I just listened to Season 5, Episodes 6 and 7 of the podcast. I am a divorced dad of teens and have sworn to myself that I will not introduce anyone to my teenage kids until they are off to college. It just seems too selfish of me, when I can just wait a bit and not disrupt their formative years, which were already disrupted enough with the divorce and the circumstances. I hear so many stories like that of you and your sister being deeply effected into adulthood by step-parent/partner situations. So while I do date a bit and have met some wonderful women, when I tell them it has to be on the side away from my kids for now, understandably a woman will think that either I am not that interested or they want to progress in developing a deeper personal relationship in their life now so we part ways. So I have labeled myself "not a girlfriend person."
I have wonderful adventures and personal development either on my own or with friends and family. But then your friend who is not a "boyfriend person" meets someone and something switches. I am just worried that by shielding my kids for a few years I might miss out on that. I guess that's the way it is. I am really hoping to find a women I love, who is also in the same situation and we can just spend time together away from kids and let them grow up. Does that make sense? Or will I regret this some day?
Yes, my sister and I were affected by bad step-parent situations. But let's consider some of the reasons the reasons they were bad. 1) Our parent prioritized the relationship over parenting; b) we never got time alone with said parent, so we found ourselves retreating because of the constant presence of this step-parent; and c) no one ever asked, "Is this OK for you? How do you feel?"
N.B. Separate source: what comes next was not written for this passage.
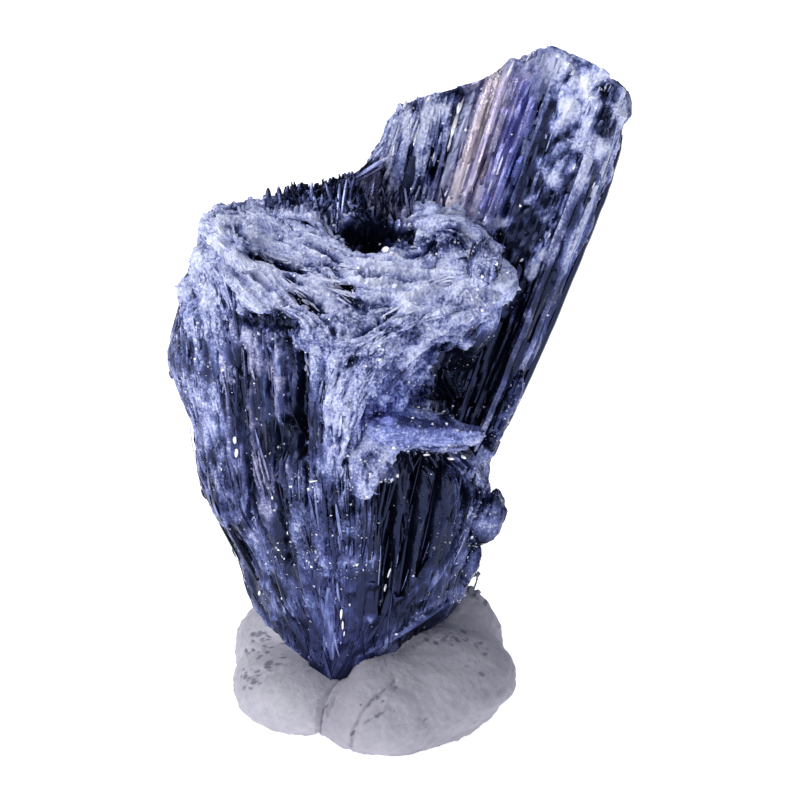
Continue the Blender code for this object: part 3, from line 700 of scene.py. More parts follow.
# The spray's areas, from 0 to 1: the left face, the right lobe, the grainy right face, the grainy
# part below the front ridge and the left edge
def sprayAreas(flat):
    x, y, z = np.moveaxis(flat, -1, 0)
    height = flat @ frontUp
    onLeft = smoothStep(-1.6, -2.8, x) * smoothStep(31, 28.5, z) * smoothStep(9, 15, z)
    onLobe = areaNear(x, height, (7.8, 31.4), (2.6, 2.6)) * smoothStep(2, -1, y)
    onRight = areaNear(x, height, (1.2, 23.6), (3.2, 3.4), (4, 4)) * smoothStep(-4, -6, y)
    below = areaNear(x, z, (-3.8, 15.4), (3.2, 4.8), (4, 4)) * smoothStep(-2, -4, y)
    onEdge = smoothStep(-10.4, -12.2, x) * smoothStep(31, 27, z)
    return onLeft, onLobe, onRight, below, onEdge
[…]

I did have some better experiences, though, with my mom's dating life specifically. When I was busy with high school and my mom met a nice guy at one point, I was thrilled, even though the relationship didn't stay good and eventually ended. She was happy for a while, and I think a lot of us children of divorce want our parents to find love and joy, as long as it's not at our expense. My mom and I always had a ton of alone time, and her dating life never threatened our connection.
My point is, you could wait until the kids are in college to date publicly, but honestly, what is college anymore? A kid could wind up studying remotely from home. Everything is up in the air right now. The better idea might be to drop the rules for yourself. Go into relationships letting people know that you're conservative about introductions, and that you’d rather focus on the relationship yourself than bring your kids into it until everyone is ready.
Then see how you feel. A person might seem worthy in ways you never expected. I wouldn't want you to lose someone with great potential because the person feels like a secret. Also, over time – even over months – your kids might seem different and ready. Honestly, because of this pandemic, a think a lot of kids have realized their parents are human. It was difficult to hide real feelings, especially for people in the same house.
I’m no parenting expert (obviously), but having gone through this a bunch of times, even as a grownup, I’ll just say that based on my experience, there is a middle. You can fall in love with someone worthy and still let your kids know they're the center of your world.
Readers? Can the LW be more open about possibilities? How have you figured this out for yourself?